Ouverture de saison symphonique haute en couleurs à l’Opéra de Lyon
En quelques années, Daniele Rustioni s’est imposé comme l'un des grands chefs d’orchestre de sa génération par la qualité de ses interprétations et l’énergie qu’il insuffle à une phalange, dont il obtient par ailleurs des nuances et des sonorités subtilement dosées. Dans la lignée d’un Ricardo Muti, Rustioni possède un sens remarquable de la gradation dramatique et des effets sonores. En associant trois œuvres marquées par leurs couleurs exotiques, le programme symphonique proposé par l’Opéra de Lyon en début de saison devait donc convenir à merveille au chef italien qui a conquis rapidement le public lyonnais depuis son arrivée à la tête de l’orchestre l’an passé.
Dans les steppes de l’Asie centrale (1880), célèbre poème symphonique d'Alexandre Borodine, constitue un petit tableau sonore à la fois simple et saisissant : une troupe russe s’avance progressivement, croise une caravane orientale puis disparaît dans le silence du désert. Cette page descriptive permet sans conteste de faire briller le talent de Rustioni : tempo allant, direction assurée, équilibre et homogénéité des pupitres où brillent les solistes de l’orchestre, en dépit d’une défaillance ponctuelle dans les bois.
Regroupées sous le titre de Shéhérazade, les trois mélodies de Maurice Ravel ne peuvent être, en revanche, assimilées à de simples cartes postales pittoresques, malgré leurs liens indiscutables avec l’école russe de Borodine ou de Rimski-Korsakov – la première, Asie, témoigne déjà d’un goût prononcé pour les sonorités exotiques et brillantes, appelées à s’épanouir dans Daphnis et Chloé. Créé dans une certaine indifférence en 1904, ce cycle mélodique reste une œuvre de jeunesse, mais elle porte déjà les caractéristiques à venir de l’art ravélien. Marquée aussi par l’esthétique de Debussy, Shéhérazade dégage une certaine mélancolie depuis les désillusions voluptueuses d’Asie jusqu’au désenchantement de L’Indifférent. Le cycle de Ravel nécessite donc une cantatrice sachant déclamer et mettre en relief toutes les variations sémantiques des poèmes de Tristan Klingsor. Il exige aussi une certaine vaillance vocale en comportant des épisodes intensément lyriques, notamment dans Asie. Véronique Gens répond parfaitement à ces attentes par sa diction, exemplaire, et son attention constante au texte qu’elle énonce. Soutenue habilement par Daniele Rustioni, qui se plie à l’interprétation subtile de la chanteuse, la voix se déploie avec aisance, mais se contient aussi quand les mots l’exigent. La soprano française, qui a enregistré la pièce de Ravel avec des œuvres de Berlioz en 2012, semble avoir encore gagné en maturité. Le public lui réserve d’ailleurs une ovation méritée.

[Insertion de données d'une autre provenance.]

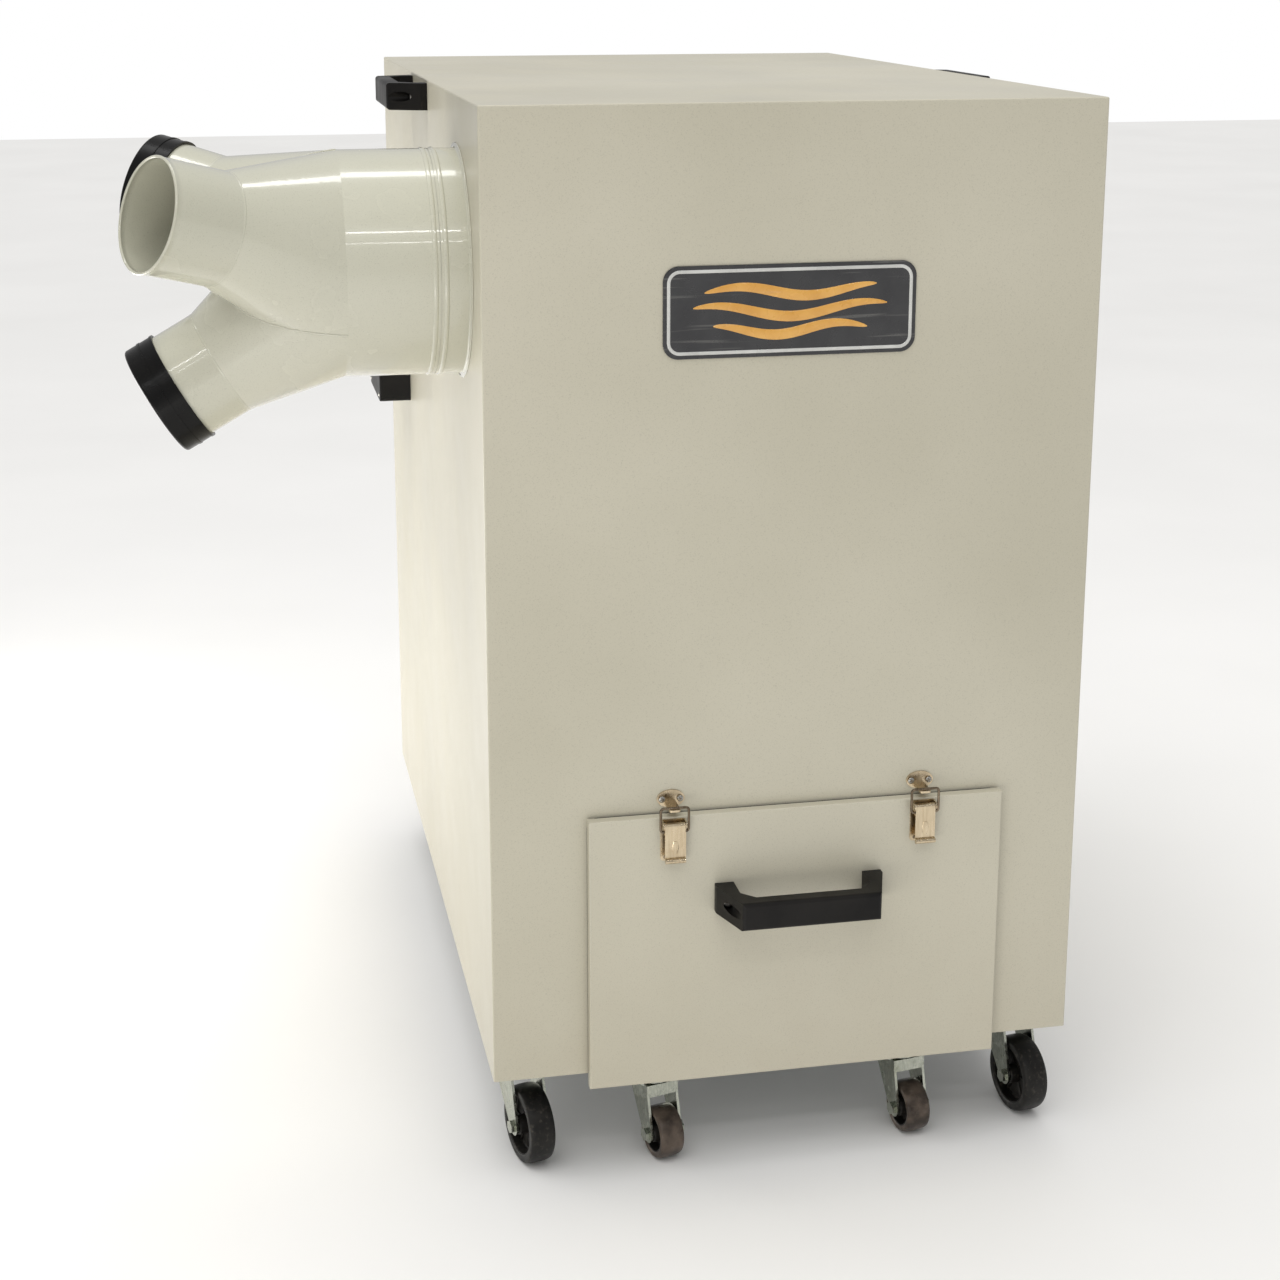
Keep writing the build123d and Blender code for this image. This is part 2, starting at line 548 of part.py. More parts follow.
BEARING_R, BEARING_W = 26, 13
bell_starts = (MOTOR_Y, MOTOR_Y + BELL_T + STATOR_L)
with BuildPart() as motor_end_bells:
    for start in bell_starts:
        rod(MOTOR_R, (CX, start, FAN_Z), (0, 1, 0), BELL_T)
        rod(BEARING_R, (CX, start + 4, FAN_Z), (0, 1, 0), BEARING_W, Mode.SUBTRACT)
        rod(SHAFT_R + 1, (CX, start - 1, FAN_Z), (0, 1, 0), BELL_T + 2, Mode.SUBTRACT)
        rod(BEARING_R - 4, (CX, start + 5, FAN_Z), (0, 1, 0), BELL_T, Mode.SUBTRACT)
save("motor_end_bells", motor_end_bells.part)

with BuildPart() as motor_bearings:
    for start in bell_starts:
        rod(BEARING_R, (CX, start + 4, FAN_Z), (0, 1, 0), BEARING_W)
        rod(SHAFT_R - 0.02 + RUN, (CX, start, FAN_Z), (0, 1, 0), BELL_T, Mode.SUBTRACT)
save("motor_bearings", motor_bearings.part)

with BuildPart() as motor_housing:
    with BuildSketch(at_y(MOTOR_Y + BELL_T + STATOR_L)):
        with Locations((CX, FAN_Z)):
            Circle(MOTOR_R - 8)
            with PolarLocations(MOTOR_R - 6, 32):
                Rectangle(12, 2.5)
            Circle(56, mode=Mode.SUBTRACT)
    extrude(amount=STATOR_L)
    slab(CX - 45, CX + 45, MOTOR_Y + BELL_T + 20, MOTOR_Y + BELL_T + 85,
         FAN_Z + MOTOR_R - 16, FAN_Z + MOTOR_R + 38)
save("motor_housing", motor_housing.part)

# ------------------------------------------------------------------ drawer
PAN = 1.8
PAN_BACK = FRONT - SEAL_T - 0.2
with BuildPart() as drawer_front:
    slab(DX - DRAWER_W / 2, DX + DRAWER_W / 2, FACE, PAN_BACK, DRAWER_FOOT, DRAWER_TOP)
    fillet(drawer_front.faces().sort_by(Axis.Y)[0].edges(), 1.4)
    slab(DX - DRAWER_W / 2 + PAN, DX + DRAWER_W / 2 - PAN, FACE + PAN, FRONT,
         DRAWER_FOOT + PAN, DRAWER_TOP - PAN, Mode.SUBTRACT)
    with BuildSketch(at_y(FACE + PAN)):
        with Locations(DRAWER_SCREWS):
            Circle(HOLE_R)
    extrude(amount=PAN, mode=Mode.SUBTRACT)
save("drawer_front", drawer_front.part)

BIN_FRONT, BIN_SKIN, HEM = FACE + PAN, 1.5, 2.5
BIN_BACK = BIN_FRONT + BIN_L
with BuildPart() as dust_bin:
    slab(DX - BIN_HALF, DX + BIN_HALF, BIN_FRONT, BIN_BACK, DRAWER_FOOT + PAN, BIN_TOP)
    slab(DX - BIN_HALF - HEM, DX + BIN_HALF + HEM, BIN_FRONT, BIN_BACK + HEM, BIN_TOP - 3, BIN_TOP)
    slab(DX - BIN_HALF + BIN_SKIN, DX + BIN_HALF - BIN_SKIN, BIN_FRONT + BIN_SKIN,
         BIN_BACK - BIN_SKIN, DRAWER_FOOT + PAN + BIN_SKIN, BIN_TOP, Mode.SUBTRACT)
    with BuildSketch(at_y(BIN_FRONT + BIN_SKIN)):
        with Locations(DRAWER_SCREWS):
            Circle(HOLE_R)
    extrude(amount=BIN_SKIN, mode=Mode.SUBTRACT)
save("dust_bin", dust_bin.part)

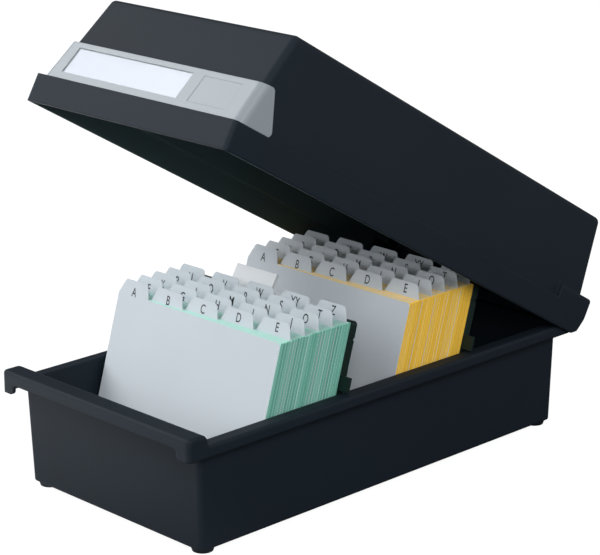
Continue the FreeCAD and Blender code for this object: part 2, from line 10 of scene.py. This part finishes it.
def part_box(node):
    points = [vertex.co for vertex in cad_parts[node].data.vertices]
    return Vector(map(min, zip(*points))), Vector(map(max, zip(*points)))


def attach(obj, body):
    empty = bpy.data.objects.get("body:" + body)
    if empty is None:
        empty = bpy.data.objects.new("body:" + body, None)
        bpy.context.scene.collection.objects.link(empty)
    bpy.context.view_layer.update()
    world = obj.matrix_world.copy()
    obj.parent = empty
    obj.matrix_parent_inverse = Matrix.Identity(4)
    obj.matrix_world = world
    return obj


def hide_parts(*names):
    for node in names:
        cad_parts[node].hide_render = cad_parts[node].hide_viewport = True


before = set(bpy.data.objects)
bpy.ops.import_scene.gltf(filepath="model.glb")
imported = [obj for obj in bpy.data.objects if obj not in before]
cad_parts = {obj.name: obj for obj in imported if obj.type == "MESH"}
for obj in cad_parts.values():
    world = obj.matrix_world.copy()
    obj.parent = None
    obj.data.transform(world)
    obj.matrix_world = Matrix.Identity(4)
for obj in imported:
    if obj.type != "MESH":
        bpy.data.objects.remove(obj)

bl_info = {
    "name": "Card index box",
    "version": (1, 0, 0),
    "blender": (4, 5, 0),
    "location": "3D View > Sidebar > Card box",
    "description": "Finishes, lettering, record cards and stage for a card index box",
    "category": "Object",
}

ROWS = ("a_e", "f_j", "k_o", "p_t", "u_z")
LETTERS = ("A B C D E", "F G H I J", "K L M N O", "P Q R S T", "U V W XY Z")
PACKS = ("front", "rear")
LEAN = math.radians(16.3)          # the cards lean back by this much

LID_OPEN = math.radians(29.94)
LID_SLOPE = math.radians(19.2)     # of the label face, lid closed, back from upright
LID_FACE = LID_SLOPE + LID_OPEN    # the same with the lid held open
HINGE = Vector((0, 0.1746, 0.078))

# the closed lid, in metres
LID_LEDGE, LID_TOP = 0.0817, 0.1431     # heights at which its hood starts and ends
LID_FRONT = -0.1779                     # Y of the label face's foot
LID_BACK = 0.166                        # Y of the middle of the rear wall
FACE_DEEP = 0.005                       # from the label face to the plane that bounds the inside
HALF_WALL = 0.0011                      # half the thickness of its walls
HOOD_LOW, HOOD_HIGH = 0.0848, 0.0813    # half the hood's width, to mid-wall, at foot and top
SKIRT_WIDER = 0.0035                    # what the skirt adds to that on each side

# roughness, shine and edge radius of the mouldings
SHELL_FINISH = (0.65, 0.2, 0.002)
SUPPORT_FINISH = (0.45, 0.25, 0.0005)
RIDER_FINISH = (0.55, 0.25, 0.0003)


def linear(code):
    """An sRGB hex colour as the linear values that shaders take."""
    parts = [int(code[i:i + 2], 16) / 255 for i in (1, 3, 5)]
    return tuple(p / 12.92 if p <= 0.04045 else ((p + 0.055) / 1.055) ** 2.4 for p in parts)


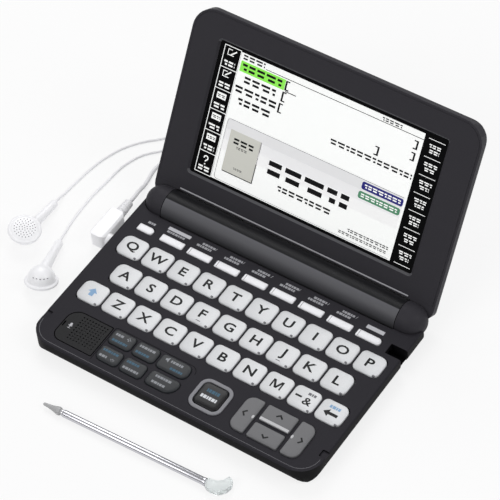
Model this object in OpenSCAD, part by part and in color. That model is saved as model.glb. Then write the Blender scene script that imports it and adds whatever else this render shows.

Avec Shéhérazade (1888) de Nikolaï Rimski-Korsakov, l’atmosphère change presque brutalement. Rustioni privilégie de nouveau une direction nerveuse, qu’il avait momentanément abandonnée dans l’œuvre de Ravel, pour brosser une fresque haute en couleur. Contemporain de la pièce de Borodine, ce poème symphonique constitue en effet l'un des chevaux de bataille des phalanges symphoniques, car il permet de faire briller une grande partie des solistes, tels des personnages d’un opéra sans paroles. L’œuvre de Rimski-Korsakov suit en effet la trame des Contes des mille et une nuits : la sultane Shéhérazade, matérialisée par les arabesques orientalisantes du premier violon, égrène toutes les nuits des contes où évoluent de multiples personnages. Rustioni en donne une interprétation somptueuse, mais parfois un peu trop démonstrative – elle tranche d’ailleurs avec les interventions de certains solistes, comme le violon solo qui distille avec élégance ses broderies mélodiques. La lecture énergique, voire démoniaque, du chef d’orchestre s’observe d’ailleurs dans sa gestique et ses postures physiques en perpétuelle évolution. Rustioni serait-il déjà sous l’influence diabolique du Mefistofele de Boito dont les représentations sont attendues avec impatience ? Chaleureusement applaudi aussi bien par les musiciens que le public, le jeune chef italien finit toutefois par emporter l’adhésion tant l’orchestre se montre magistral dans la lecture proposée.